The Hermosa Beach City Council sent the already approved, but not adopted, ban on polystyrene products back to the city staff to clarify certain parts.

An ordinance that would have banned the sale of polystyrene food packaging in Hermosa Beach has been referred back to the city staff after some council members claimed it was ambiguous and would be difficult to enforce.

Approval, most likely by the same 3-2 vote that tentatively OK’d the matter two weeks earlier, seemed likely Tuesday night until Councilman Patrick “Kit” Bobko asked City Attorney Michael Jenkins, “How do you enforce an unclear ordinance?” 

“We can modify the ordinance to make it more specific,” Jenkins said. “We’re not going to enforce it unless we’re sure.”

Bobko, who -- along with Councilman Michael DiVirgilio -- has opposed the matter since it was introduced nearly two years ago, wasn’t placated. Reading from the five-page text of the ordinance, he focused on a paragraph that defines the types of products that would be banned.

“...Extrusion blow molding...” he said, referring to one process used in producing polystyrene. “I don’t know what that is,” appearing to suggest that others might find it similarly hard to grasp.

At another point, he said “I’m thoroughly confused. How can we identify it ... if we don’t know what it is?”

Council members had initially approved the ban on March 27, making Tuesday’s final vote seem almost like a formality. But it didn’t work out that way.  Much of the confusion centered around the definition of “single-use containers,” what constitutes “prepared” foods and the significance of a type of polystyrene which carries a “#6” recycle code. 

Coming in at just under an hour, debate on the matter was only half as lengthy as that of the previous meeting. But at times it was just as testy.

Jenkins, defending the ordinance, said it would “send a message that you don’t buy or use polystyrene products.”

But Councilman Peter Tucker, a ban supporter, said “How will we enforce it? What is clear plastic? What is exempt?”

Howard Fishman, in his last meeting as mayor before passing that title to Jeff Duclos, who had been mayor pro tem, said “if the code enforcement officer sees a #6, we have a clear violation.”

But Bobko pushed the “prepared foods” issue, asking “If I buy a carton of milk, is that a prepared food?” Jenkins responded that milk cartons are typically not made of polystyrene. As he has at past meetings,

Bobko said the proposal would “punish businesses” and would offer no guarantees that products banned in Hermosa Beach would not still be brought in from other cities.

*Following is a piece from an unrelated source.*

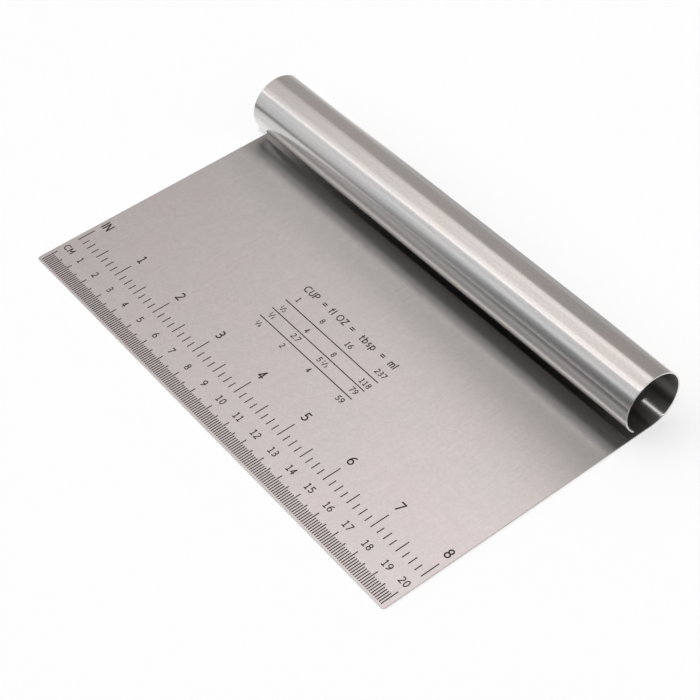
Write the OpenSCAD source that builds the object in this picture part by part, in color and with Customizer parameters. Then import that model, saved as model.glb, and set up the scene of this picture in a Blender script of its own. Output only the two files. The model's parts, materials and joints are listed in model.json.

“Anybody can still walk into town with a 6-foot stack of chicken wings and dump them in a trash can in our city,” he said. “This is worse than I thought it was.”

After about 50 minutes of discussion, Fishman moved to finalize the ban as initially approved in March, but Tucker offered a substitute motion to send the matter back for further study, saying “we do need to get the wording correct.”

That motion, which takes precedence over the initial one, passed 3-2, with Bobko and DiVirgilio joining Tucker in seeking the delay. 

The discussion followed by one day the receipt of a letter from Sarah Sheehy, director of Local Government Relations for the California Grocers Association. The six-paragraph letter asked council members to reconsider banning “’clear polystyrene...’ as defined in this ordinance, represents a majority of the containers used to carry out...products...

“This type of plastic is very recyclable and keeps food safe and fresh... Alternative packing is much more expensive to provide...,” she wrote.

Duclos and DiVirgilio asked Pam Townsend, who had been a member of the group that created the ordinance if, during the drafting, prepared foods in markets were being considered, as well as take-out foods from restaurants.

“We were mostly looking at prepared foods,” she said. Townsend is a senior planner in the city’s Community Development Department.

Phil Friedl, former chairman of the Green Task Force which had worked toward creation of the ordinance, told the council “single-use containers,” such as those used for takeout orders, were the initial target.

“That was how we started with this issue,” he told the council. “Single-use containers.” 

Bobko said local markets, which receive foods from distributors elsewhere, would likely be affected.

“How do you explain this to Vons and Ralphs and Fresh & Easy (which all have stores in Hermosa Beach),” he said. “Does it mean someone will have to go to Redondo Beach to buy a carton of strawberries? I just don’t get it. I don’t think this is what we intended to do.”

Tucker said he feared not being specific as to which materials were banned and which were not “could lead to a guessing game.”

Under terms of the rotation of council offices, Duclos will be mayor and Bobko mayor pro tem until Jan. 22, 2013.